Irak fue un excelente negocio para empresas y petroleras estadounidenses, como Halliburton, a las que Bolton parece seguir representando. También fue un pésimo negocio para los más de 400.000 iraquíes muertos a causa de las guerras que siguieron al derrocamiento de Sadam Husein. Podríamos añadir los 500.000 muertos de Siria, un conflicto derivado del caos iraquí, y los sufrimientos de millones de refugiados; también, la existencia del grupo terrorista ISIS y el brote de xenofobia global. Invadir Irak sería un buen negocio privado, pero no lo ha sido para los ciudadanos de medio mundo.
Bolton es la mente que está detrás de la crisis de los dos presidentes de Venezuela, o como la quieran llamar, y de la amenaza poco sutil de intervención (los 5.000 soldados para Colombia de su cuaderno amarillo). También quiere bombardear Irán, un objetivo más complejo y peligroso. En este caso emplea los mismos embustes de 2003. No necesita reciclarlos en un mundo sin memoria. Esta semana tuvo la desfachatez de hablar en un programa de la cadena Fox News del petróleo venezolano, de lo bueno que sería para las empresas de Estados Unidos.
Junto a Bolton está el vicepresidente Mike Pence, un ultrarreligioso que está colocando su agenda y sus jueces, mientras que seguimos distraídos con las andanzas tuiteras de Donald Trump.

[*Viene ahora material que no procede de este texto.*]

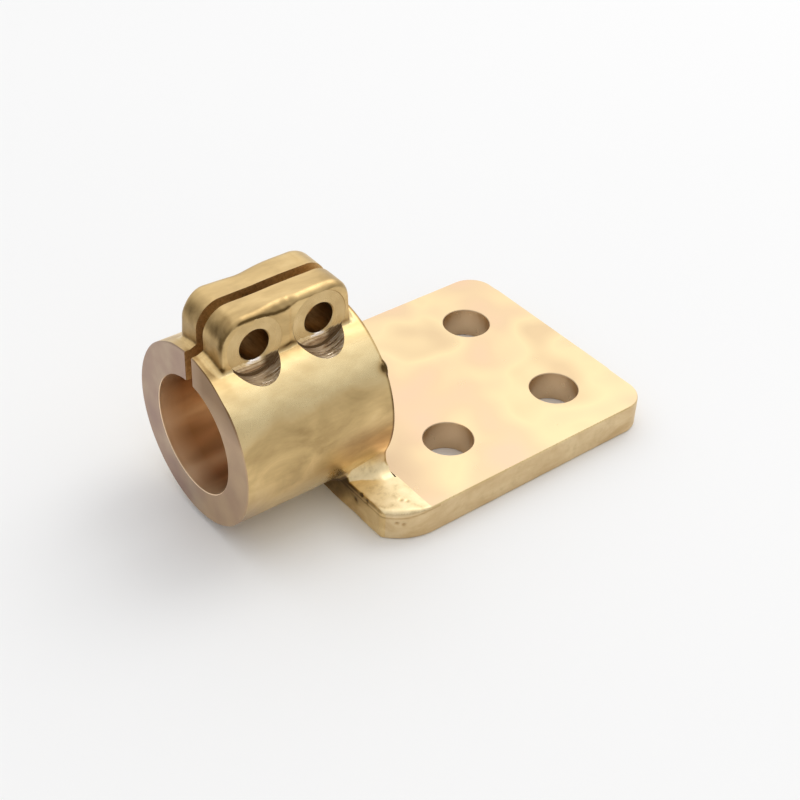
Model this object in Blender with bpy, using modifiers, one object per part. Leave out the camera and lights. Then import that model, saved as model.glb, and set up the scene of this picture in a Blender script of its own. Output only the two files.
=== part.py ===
"""Split-barrel terminal clamp: one brass casting, modelled as its four functional regions.

A flat pad with four bolt holes carries a split barrel. Two ears on top of the barrel take the pinch
bolts. The upper halves of the barrel flex towards each other when the bolts are tightened, so each
is a node of its own, with its origin on the line that it flexes about.

Frame: origin at the centre of the pad's bolt pattern on its underside, +X from barrel to pad end,
+Z up. Metres.
"""

from math import asin, cos, pi, sin

import bmesh
import bpy
from mathutils import Matrix, Vector

# ---------------------------------------------------------------- driving dimensions (metres)
PAD_THICKNESS = 0.0120
PAD_HALF_WIDTH = 0.0495
PAD_END_X = 0.0500
PAD_FOOT_X = -0.0670
PAD_CORNER_R = 0.0100
PAD_EDGE_BREAK = 0.0006
FOOT_CORNER_R = 0.0220
FOOT_CORNER_START_X = -0.0500
HOLE_SPACING = 0.0500
HOLE_R = 0.0090

BARREL_Y = 0.0040
BARREL_Z = 0.0348
BARREL_R = 0.0324
BORE_R = 0.0210
BARREL_FRONT_X = -0.1101
BARREL_BACK_X = -0.0524
BARREL_EDGE = 0.0007

WEB_HALF_WIDTH = 0.0283
WEB_TOP_Z = 0.0250
WEB_FILLET_R = 0.0050
WEB_ROOT_DEPTH = 0.0040

SLOT_WIDTH = 0.0040
EAR_FRONT_X = -0.1056
EAR_BACK_X = -0.0560
EAR_TOP_Z = 0.0829
EAR_FRONT_TOP_R = 0.0090
EAR_BACK_TOP_R = 0.0085
EAR_HALF_WIDTH = 0.0124
EAR_EDGE_R = 0.0032
EAR_FOOT_Z = 0.0480

PINCH_BOLT_X = (-0.09315, -0.06835)
PINCH_BOLT_Z = 0.0710
PINCH_HOLE_R = 0.0055
SPOTFACE_R = 0.0107
SPOTFACE_HALF_WIDTH = 0.0120
SPOTFACE_REACH = 0.0300

SEAM_GAP = 0.0003
FLEX_R = (BARREL_R + BORE_R) / 2
OVERSHOOT = 0.0020
CLEAR_OF_PART = 0.2000
WELD_DISTANCE = 1e-6
FLAT_ANGLE = 0.001

RING_SEGMENTS = 96
HOLE_SEGMENTS = 40
ARC_STEPS = 10
BEVEL_SEGMENTS = 3
SHARP_ANGLE = pi / 6

BRASS = {
    "machined_brass": ((0.80, 0.62, 0.36, 1.0), 0.36),
    "cast_brass": ((0.72, 0.53, 0.25, 1.0), 0.28),
    "jaw_brass": ((0.74, 0.56, 0.29, 1.0), 0.28),
    "far_jaw_brass": ((0.70, 0.52, 0.26, 1.0), 0.28),
}


# ---------------------------------------------------------------- scene helpers
def clear_scene():
    for obj in list(bpy.data.objects):
        bpy.data.objects.remove(obj, do_unlink=True)


def new_collection(name):
    collection = bpy.data.collections.new(name)
    bpy.context.scene.collection.children.link(collection)
    return collection


def brass(name):
    colour, roughness = BRASS[name]
    material = bpy.data.materials.new(name)
    material.use_nodes = True
    shader = material.node_tree.nodes["Principled BSDF"]
    shader.inputs["Base Color"].default_value = colour
    shader.inputs["Metallic"].default_value = 1.0
    shader.inputs["Roughness"].default_value = roughness
    return material


def add_object(name, mesh, collection):
    obj = bpy.data.objects.new(name, mesh)
    collection.objects.link(obj)
    return obj


def as_cutter(obj):
    obj.hide_render = True
    obj.display_type = "WIRE"
    return obj


# ---------------------------------------------------------------- shape helpers
def arc(centre, radius, start, end, steps=ARC_STEPS):
    """Points on an arc from start to end, in degrees."""
    angles = [(start + (end - start) * i / steps) * pi / 180 for i in range(steps + 1)]
    return [(centre[0] + radius * cos(a), centre[1] + radius * sin(a)) for a in angles]


def plate(name, outline, thickness, placement, collection):
    """A flat outline extruded to a plate, placed by a matrix, as a closed mesh object."""
    curve = bpy.data.curves.new(name + "_outline", "CURVE")
    curve.dimensions = "2D"
    curve.fill_mode = "BOTH"
    curve.extrude = thickness / 2
    spline = curve.splines.new("POLY")
    spline.points.add(len(outline) - 1)
    for point, (u, v) in zip(spline.points, outline):
        point.co = (u, v, 0.0, 1.0)
    spline.use_cyclic_u = True
    guide = bpy.data.objects.new(name + "_outline", curve)
    collection.objects.link(guide)
    graph = bpy.context.evaluated_depsgraph_get()
    mesh = bpy.data.meshes.new_from_object(guide.evaluated_get(graph))
    bpy.data.objects.remove(guide, do_unlink=True)
    shape = bmesh.new()
    shape.from_mesh(mesh)
    bmesh.ops.remove_doubles(shape, verts=shape.verts, dist=WELD_DISTANCE)
    bmesh.ops.dissolve_limit(shape, angle_limit=FLAT_ANGLE, verts=shape.verts, edges=shape.edges)
    bmesh.ops.recalc_face_normals(shape, faces=shape.faces)
    shape.transform(placement)
    shape.to_mesh(mesh)
    shape.free()
    return add_object(name, mesh, collection)


def box(name, low, high, collection):
    size = [h - l for l, h in zip(low, high)]
    middle = [(h + l) / 2 for l, h in zip(low, high)]
    shape = bmesh.new()
    bmesh.ops.create_cube(shape, size=1.0, matrix=Matrix.LocRotScale(Vector(middle), None, Vector(size)))
    mesh = bpy.data.meshes.new(name)
    shape.to_mesh(mesh)
    shape.free()
    return add_object(name, mesh, collection)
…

Han elegido a Elliott Abrams para devolver la democracia a Venezuela, un intervencionista experto en guerras sucias, condenado en 1991 por mentir al Congreso en el escándalo Irán-Contra. Fue uno de los creadores de la contraguerrilla nicaragüense, una guerra que costó miles de vidas. Su currículo incluye El Salvador. Calificó de “propaganda comunista” la matanza de El Mozote, ocurrida en diciembre de 1981. El batallón Atlacatl, entrenado y armado por Estados Unidos, asesinó a cerca de 500 salvadoreños, incluidos niños y mujeres. También en Guatemala, la guerra centroamericana más canalla con más de 45.000 desaparecidos.
Igual que Bolton, Abrams no tiene problemas con la gestión de su pasado. Ni arrepentimiento ni dudas. La indecencia debería ser incompatible con una democracia. Es cierto que en todo Estado existen cloacas, una mano que no sabe lo que hace la otra. Pero nunca se presume de ello ni se ofrece una segunda oportunidad a los amorales. Es esencial el disimulo, un cierto teatro de la decencia, para que podamos seguir pensando que somos los buenos de la película.